Bien que l’on connaisse cette association mimétique depuis longtemps, aucune analyse de l’évolution des motifs de coloration et de leurs variations n’existe à ce jour.

L’approche méthodologique consiste à combiner la morphologie structurelle et la classification des motifs de coloration, associée à des analyses phylogénétiques et biogéographiques. Les données recueillies devraient permettre de tester des hypothèses d’évolution de la mimiquerie et des variations mimétiques4 :

  1. À partir de quand les ressemblances mimétiques ont-elles évoluées au sein de Phonoctonus en comparaison avec l’évolution chromatique chez Dysdercus ?
  2. L’évolution des complexes mimétiques est-elle fondée sur l’advergence5, la convergence ou sur des évolutions parallèles ?
  3. Comment s’effectue la composition d’une espèce et quelle est la distribution géographique des complexes mimétiques particuliers ?
  4. Se peut-il que les espèces chromatiquement polymorphes de Phonoctonusappartiennent à plusieurs complexes distincts ?
  5. 1) Quel est le niveau de perfection des ressemblances entre espèces utilisant le même complexe mimétique ?
    2) Les ressemblances mimétiques concernent-elles simultanément les couleurs et les motifs mélaniques ?
  6. 1) Quels caractères mimétiques tendent à varier au sein des espèces polymorphiques ?
    2) Quelles sont les structures impliquées dans les motifs de couleurs liés au mimétisme ?
    3) Existe t’il des contraintes à ces similarités de mimétisme de coloration ?
  7. Quels sont les genres et espèces de punaises impactés par ces complexes mimétiques ?
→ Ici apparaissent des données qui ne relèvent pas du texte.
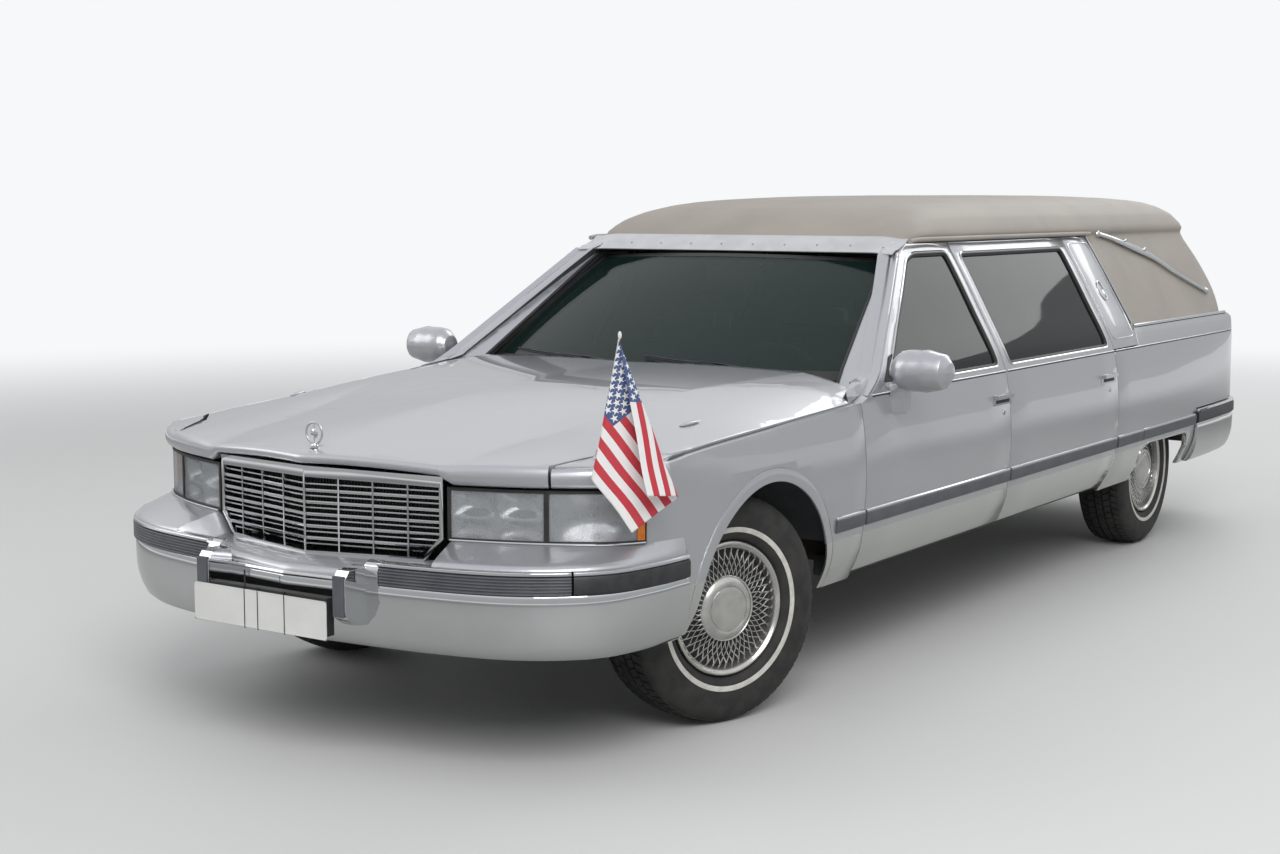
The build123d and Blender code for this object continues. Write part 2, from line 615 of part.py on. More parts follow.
def knuckle(side):
    """The upright that carries a front wheel: two kingpin eyes and the spindle."""
    low, high = hub_height - knuckle_reach, hub_height + knuckle_reach
    eye_height = 32
    post = block((kingpin_x - 20, kingpin_x + 20), (-26, 26), (low, high))
    post += rod((kingpin_x + 10, 0, hub_height), (front_track / 2 + 8, 0, hub_height), spindle_radius)
    middle = block((kingpin_x - 40, kingpin_x + 40), (-40, 40), (low + eye_height, high - eye_height))
    post -= Pos(kingpin_x, 0, hub_height) * Cylinder(kingpin_radius + running_gap, 400) - middle
    post = Pos(0, front_axle_y, 0) * post
    post = post if side > 0 else mirrored(post)
    pin = Pos(side * kingpin_x, front_axle_y, 0)
    return pin * Rot(0, 0, -rest_steer) * pin.inverse() * post


def front_suspension():
    """Crossmember with a lower and an upper arm a side, each with its kingpin ball joint."""
    reach, y = knuckle_reach, front_axle_y
    half = block((0, 440), (y - 70, y + 70), (hub_height - 147, 340))
    half_plan = [(442, 90), (kingpin_x - 60, 22), (kingpin_x + 12, 22)]
    plan = [(x, y - wide) for x, wide in half_plan] + [(x, y + wide) for x, wide in reversed(half_plan)]
    # each arm's height and how far below it its ball joint's pin starts
    for z, drop in ((hub_height - reach - 20, 0), (hub_height + reach + 5, 33)):
        half += plan_prism(plan, z, z + 15) + Pos(kingpin_x, y, z - drop + 24) * Cylinder(kingpin_radius,
                                                            48)
    half += block((440, 462), (y - 60, y + 60), (hub_height - 147, hub_height + reach + 30))
    return half + mirrored(half)


def rear_axle():
    """Solid axle with its differential, propeller shaft, and trailing arms with eyes at the rails."""
    y, z, end = rear_axle_y, hub_height, rear_track / 2
    axle = rod((70 - end, y, z), (end - 70, y, z), 38) + rod((-end - 6, y, z), (end + 6, y, z),
                                                            spindle_radius)
    axle += rod((0, y - 90, z), (0, y + 100, z), 105)
    for side in (-1, 1):
        arm = block((470, 520), (y - 560, y), (z - 20, z + 14)) + block((rail_far_x + seat_gap, 520),
                                                            (y - 560, y - 510), (z - 20, z + 14))
        axle += arm if side > 0 else mirrored(arm)
    shaft_z, joint_y = 440, 700
    axle += rod((0, joint_y, shaft_z), (0, y - 80, z), 32) + rod((0, gearbox_end_y + seat_gap, shaft_z),
                                                            (0, joint_y, shaft_z), 32)
    return axle + Pos(0, joint_y, shaft_z) * Sphere(44)


def chassis_frame():
    """Two rails with a kick-up over the rear axle, joined by crossmembers."""
    top = [(-2830, 470), (-2300, 470), (-1500, floor_z)] + floor_rise
    low = [(2870, 380), (2330, 380), (2180, 466), (1420, 466), (1280, 310), (-1480, 310), (-1700, 340),
           (-2100, 340), (-2280, 370), (-2830, 370)]
    half = side_prism(top + low, rail_near_x, rail_far_x)
    for y, z in ((-2790, 380), (-1300, 330), (-300, 330), (700, 330), (1480, 480), (2360, 390),
                 (2830, 390)):
        half += block((0, 400), (y - 35, y + 35), (z, z + 60))
    outrigger = block((430, 800), (-1000, -930), (330, floor_z)) + block((430, 800), (900, 970),
                                                            (330, floor_z))
    for line, ends in ((front_bumper_line, (nose_y - 60, -2820)),
                       (rear_bumper_line, (2860, tail_y + 80))):
        grown = [(z, out + seat_gap) for z, out in bumper_face]
        half += block((rail_near_x, rail_far_x), ends, (400, 470)) - bumper(line, grown, bumper_wall + 2
                                                            * seat_gap)
    half = half.solids().sort_by(SortBy.VOLUME)[-1]
    support = block((0, 430), (-2650, -2600), (440, 800)) - block((-1, 350), (-2700, -2500), (500, 740))
    support += rod((380, -2625, 780), (380, -2625, 920), 14) - hood_block(-100, hood_skin + seat_gap)
    half += outrigger + support
    return half + mirrored(half)


def floor_pan():
    """Floor with firewall, tunnel, raised rear floor and the rear wheelhouses."""
    front_y, wall, house_radius = -1215, 16, 410
    top = [(front_y, floor_z)] + floor_rise
    slab = side_prism(top + [(y, z + wall) for y, z in reversed(top)], 0, 800)
    slab -= block((612, 900), (rear_axle_y - house_radius, rear_axle_y + house_radius), (300, 700))
    slab += block((0, 800), (front_y, front_y + wall), (floor_z, 880))
    tunnel_high = [(90, floor_z + 86), (0, floor_z + 86)]
    tunnel = front_prism([(0, floor_z + wall), (150, floor_z + wall), (100, 500), (0, 500)], front_y + 10,
                         1350)
    tunnel -= front_prism([(0, 380), (134, 380), (134, 412)] + tunnel_high, -1300, 1400)
    slab = slab - front_prism([(0, 300), (128, 300), (128, 412)] + tunnel_high, -1300, 1350) + tunnel
    hub = Pos(0, rear_axle_y, hub_height) * Rot(0, 90, 0)
    house = Pos(773, 0, 0) * hub * (Cylinder(house_radius, 340) - Cylinder(house_radius - 6, 400))
    house += Pos(608, 0, 0) * hub * Cylinder(house_radius, 8)
    half = slab + (house & block((600, 936), (1300, 2300), (470, 900)))
    return half + mirrored(half)


def dashboard():
    """Dash top and panel with the instrument hood, steering column and wheel."""
    profile = [(-1110 + seat_gap, 892), (-1110 + seat_gap, 912), (-1090, 930), (-860, 950), (-800, 930),
               (-776, 880), (-800, 760), (-900, 660), (-1110 + seat_gap, 660)]
    dash = side_prism(profile, -790, 790)
    hood_part = side_prism([(-880, 930), (-840, 975), (-790, 962), (-782, 900)], 180, 560)
    tilt = Pos(370, -740, 905) * Rot(-62, 0, 0)
    wheel_ring = tilt * (Torus(184, 13) + Cylinder(52, 30) + Box(350, 34, 14))
    column = rod((370, -860, 841), (370, -740, 905), 28)
    return dash + hood_part + wheel_ring + column


def front_seat():
    """Bench seat: cushion, back and two head restraints on their posts, on two boxes."""
    cushion = face([(-700, 500), (-716, 640), (-660, 700), (-120, 668), (-120, 505), (-660, 505)],
                   [20, 60, 60, 20, 20, 40])
    back = face([(-150, 672), (-40, 1080), (20, 1100), (76, 1080), (20, 505), (-112, 505), (-112, 660)],
                [20, 50, 30, 40, 30, 10, 10])
    seat = side_prism(cushion, -720, 720) + side_prism(back, -720, 720)
    rest = side_prism(face([(-36, 1110), (-30, 1230), (40, 1236), (66, 1110)], [20, 40, 30, 20]), -130,
                      130)
    rest += [rod((x, 20, 1080), (x, 20, 1130), 7) for x in (-40, 40)]
    seat += [Pos(x, 0, 0) * rest for x in (-370, 370)]
    seat += [block((x, x + 440), (-620, -160), (floor_z + 16, 520)) for x in (-640, 200)]
    return seat


def load_deck():
    """Raised deck with a partition in front and cross rollers let into it."""
    top_z, floor_top, half_width, board, bulkhead_y = 640, floor_z + 16, 600, 18, 120
    deck = block((-half_width, half_width), (200, 2830), (top_z - board, top_z))
    deck += block((-half_width, half_width), (200, 216), (500, top_z))
    deck += block((-half_width, half_width), (bulkhead_y + 20, 204), (top_z - board, top_z))
    deck += block((-790, 790), (bulkhead_y, bulkhead_y + 20), (500, 1080))
    # the partition's feet stand on the floor either side of the tunnel
    deck += [block(x, (bulkhead_y, bulkhead_y + 20), (floor_top, 520))
             for x in ((160, 790), (-790, -160))]
    deck += [block(x, (216, 1300), (floor_top, top_z)) for x in ((-half_width, board - half_width),
                                                                 (half_width - board, half_width))]
    for i in range(7):
        y = 420 + 380 * i
        deck -= block((-262, 262), (y - 24, y + 24), (top_z - 30, top_z + 1))
        deck += rod((-266, y, top_z - 10), (266, y, top_z - 10), 18)
    deck += block((-560, 560), (2812, 2830), (486, top_z))
    return deck


def engine():
    """The engine as one plain block with its gearbox."""
    mounts = block((seat_gap - rail_near_x, rail_near_x - seat_gap), (-2130, -2070), (432, 450))
    gearbox = block((-110, 110), (-1720, gearbox_end_y), (390 + seat_gap, 600))
    return block((-290, 290), (-2420, -1720), (430, 860)) + mounts + gearbox


def exhaust():
    """One pipe with its silencer, from under the floor to the tail."""
    pipe = tube([(250, -1180, 292), (250, 2150, 292), (330, 2420, 312), (330, 2985, 312)], 26, 90)
    silencer = block((180, 320), (0, 560), (254, 326))
    # each hanger's x, y and the heights that it spans
    for x, y, low, high in ((250, -300, 300, 330), (250, 700, 300, 330), (330, 2830, 330, 390)):
        silencer += block((x - 6, x + 6), (y - 6, y + 6), (low, high))
    return pipe + silencer


def fuel_tank():
    """Flat tank under the rear floor, between the rails."""
    outline = [(2400, 470), (2780, 470), (2780, 350), (2480, 300), (2400, 330)]
    return side_prism(face(outline, [10, 10, 40, 60, 30]), -200, 200)


def flag():
    """A hand flag: a square foot on the wing's cap, a leaning pole, and the cloth as one thin plate."""
    foot_x, foot_y, top_x, top_y = 797, -2545, 905, -2600
    base = Pos(foot_x, foot_y, 880) * Box(28, 28, 26) - hood_block(-seat_gap, 60)
    base += rod((foot_x, foot_y, 888), (top_x, top_y, 1216), 3)
    # distance from the pole's top and height, round the cloth's edge
    cloth = [(-12, 1206), (20, 1204), (62, 1121), (90, 1036), (118, 950), (140, 879), (146, 831),
             (118, 785), (80, 751), (46, 717), (6, 672), (-6, 690), (-6, 751), (-10, 842), (-40, 899),
             (-74, 942), (-50, 1036)]
    return base + Pos(top_x, top_y, 0) * Rot(0, 0, 25) * front_prism(cloth, -5, 5)


def write(name, shape):
    export_step(Compound(shape.solids()) if len(shape.solids()) > 1 else shape.solid(),
                f"parts/{name}.step")


def main():
    os.makedirs("parts", exist_ok=True)
    pieces = {"chassis_frame": chassis_frame, "floor_pan": floor_pan, "body_frame": body_frame,
              "front_fenders": front_fenders, "quarter_panels": quarter_panels, "roof": roof,
              "windshield": windshield, "dashboard": dashboard, "front_seat": front_seat,
              "load_deck": load_deck, "front_bumper": front_bumper, "front_fascia": front_fascia,
              "rear_bumper": rear_bumper, "grille": grille, "headlamps": headlamps,
              "tail_lamps": tail_lamps, "landau_bars": landau_bars, "wipers": wipers, "engine": engine,
              "front_suspension": front_suspension, "rear_axle": rear_axle, "exhaust": exhaust,
              "fuel_tank": fuel_tank, "flag": flag, "hood": hood}
    for name, make in pieces.items():
        write(name, make())
        print(name)
    for place, outline, window in (("front", front_door, front_window),
                                   ("rear", rear_door_side, rear_window)):
        shell, pane = door_shell(outline, window), door_glass(window)
        if place == "front":
            shell = shell + door_mirror()
        for side, shapes in (("left", (shell, pane)), ("right", (mirrored(shell), mirrored(pane)))):
            write(f"{place}_door_{side}", shapes[0])
            write(f"{place}_window_{side}", shapes[1])
    for name, shape in zip(("loading_door", "loading_window"), loading_door_parts()):
        write(name, shape)
    tyre_shape = tyre()
    for end, track, y, steer, disc in (("front", front_track, front_axle_y, rest_steer, disc_radius),
                                       ("rear", rear_track, rear_axle_y, 0, rear_disc_radius)):
        wheel_shape = wheel(disc)
        for name, side in (("left", 1), ("right", -1)):
            write(f"{end}_tyre_{name}", placed(tyre_shape, side, track, y, steer))
            write(f"{end}_wheel_{name}", placed(wheel_shape, side, track, y, steer))
            if steer:
                write(f"knuckle_{name}", knuckle(side))


main()
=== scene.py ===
import bmesh
import bpy
import numpy as np
from math import acos, atan2, cos, hypot, pi, radians, sin
from mathutils import Matrix, Vector


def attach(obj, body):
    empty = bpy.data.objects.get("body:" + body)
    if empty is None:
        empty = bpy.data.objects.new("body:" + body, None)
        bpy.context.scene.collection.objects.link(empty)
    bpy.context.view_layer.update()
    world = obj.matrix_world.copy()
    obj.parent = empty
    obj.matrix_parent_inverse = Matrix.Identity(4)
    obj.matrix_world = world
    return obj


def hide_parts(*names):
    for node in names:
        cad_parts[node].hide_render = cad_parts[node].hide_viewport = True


# Long hearse: the smooth body panels, bright work, wheels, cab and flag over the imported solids.
# Metres, +X is the car's left side, the nose points to -Y, +Z is up.

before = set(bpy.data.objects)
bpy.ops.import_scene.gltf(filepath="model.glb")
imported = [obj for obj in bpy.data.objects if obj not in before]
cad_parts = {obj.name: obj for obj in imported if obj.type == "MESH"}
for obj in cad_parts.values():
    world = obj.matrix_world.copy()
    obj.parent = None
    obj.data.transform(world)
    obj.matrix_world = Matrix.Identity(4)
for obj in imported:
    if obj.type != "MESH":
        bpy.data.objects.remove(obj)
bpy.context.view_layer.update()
print("frame loaded")

# lines shared with the solids: the section, the plans of both ends and bumpers, the roof
sideLine = [(0.915, 0.334), (0.962, 0.44), (0.979, 0.56), (0.986, 0.7), (0.976, 0.84), (0.96, 0.945),
            (0.936, 1.01), (0.856, 1.16), (0.786, 1.29), (0.704, 1.434)]
noseLine = [(0, -2.886), (0.44, -2.787), (0.722, -2.686), (0.905, -2.556), (0.966, -2.386), (0.996, -2.126)]
tailLine = [(0, 2.925), (0.84, 2.925), (0.915, 2.88), (0.95, 2.8), (0.978, 2.45), (0.996, 2.05)]
frontBumperLine = [(0, -2.975), (0.44, -2.93), (0.7, -2.865), (0.85, -2.77), (0.935, -2.66), (0.976, -2.486),
                   (0.984, -2.362)]
rearBumperLine = [(0, 3.03), (0.7, 3.015), (0.88, 2.955), (0.95, 2.855), (0.978, 2.6), (0.986, 2.176)]
roofSide = [(-0.452, 1.422), (-0.43, 1.448), (-0.3, 1.534), (-0.09, 1.59), (0.3, 1.626), (1.1, 1.64),
            (2.35, 1.634), (2.64, 1.59), (2.735, 1.5), (2.8, 1.3), (2.852, 1.01)]
roofSection = [(0.96, 0.945), (0.936, 1.01), (0.856, 1.16), (0.786, 1.29), (0.704, 1.434), (0.704, 1.442),
               (0.712, 1.462), (0.672, 1.53), (0.56, 1.6), (0.33, 1.632), (0, 1.642)]
roofPlan = [(1.0, -0.6), (1.0, 2.3), (0.94, 2.6), (0.905, 2.74), (0.84, 2.805), (0.7, 2.84), (0, 2.86)]
# y, the heights of middle, crease and edge, and the half widths of crease and edge
hoodStations = [(-2.926, 0.866, 0.838, 0.8, 0.432, 0.76), (-2.656, 0.914, 0.878, 0.846, 0.462, 0.926),
                (-2.33, 0.958, 0.914, 0.884, 0.5, 0.938), (-1.85, 0.998, 0.985, 0.91, 0.585, 0.938),
                (-1.13, 1.022, 1.016, 0.94, 0.7, 0.942)]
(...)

Le Muséum national d’Histoire naturelle abrite des collections importantes d’espèces Afro-tropicales de Reduviidae et de Pyrrhocoridae ainsi que d’autres familles d’hétéroptères (dont font partie les punaises) potentiellement impliquées dans ces complexes mimétiques. De nombreuses espèces ont été collectées dans des localités variées sous forme de séries nécessaires à l’estimation du polymorphisme intraspécifique de ces motifs de couleurs et de la présence géographique simultanée de morphes de couleurs6.

Alice Exnerova est Professeur associé au Département de Zoologie de la Charles University de Prague (Rép. tchèque). Ses travaux portent sur l’évolution et le fonctionnement des signaux d’alerte et de la mimiquerie chez les insectes et sur le comportement des prédateurs. Alice Exnerova procède en combinant des expériences comportementales avec des insectes et leurs proies (principalement des oiseaux), et des analyses phylogénétiques7. Elle aspire à apporter des réponses aux questions que la communauté scientifique se pose concernant le fonctionnement et la mise en place des signaux d’alerte, de la mimiquerie, et d’autres modes de défenses contre les prédateurs.

Phonoctonus fasciatus dor

© MNHN

Dysdercus nigrofasciatus dor

© MNHN

Dysdercus

© MNHN

Phono dysde aldabra

© MNHN

Notes

1. couleurs ou ornements du corps de certains animaux qui dissuadent les prédateurs.
2. ressemblance par leur apparence d’une ou plusieurs espèces non comestibles, réduisant considérablement la prédation par rapport aux autres espèces-proies.
3. consommant des végétaux.
4. polymorphisme mimétique.
5. évolution d’une mimique pour ressembler au mieux à un modèle.
6. individus partageant une ou plusieurs caractéristiques similaires, dans le cas présent la couleur.
7. recherche des liens de parenté entre espèces.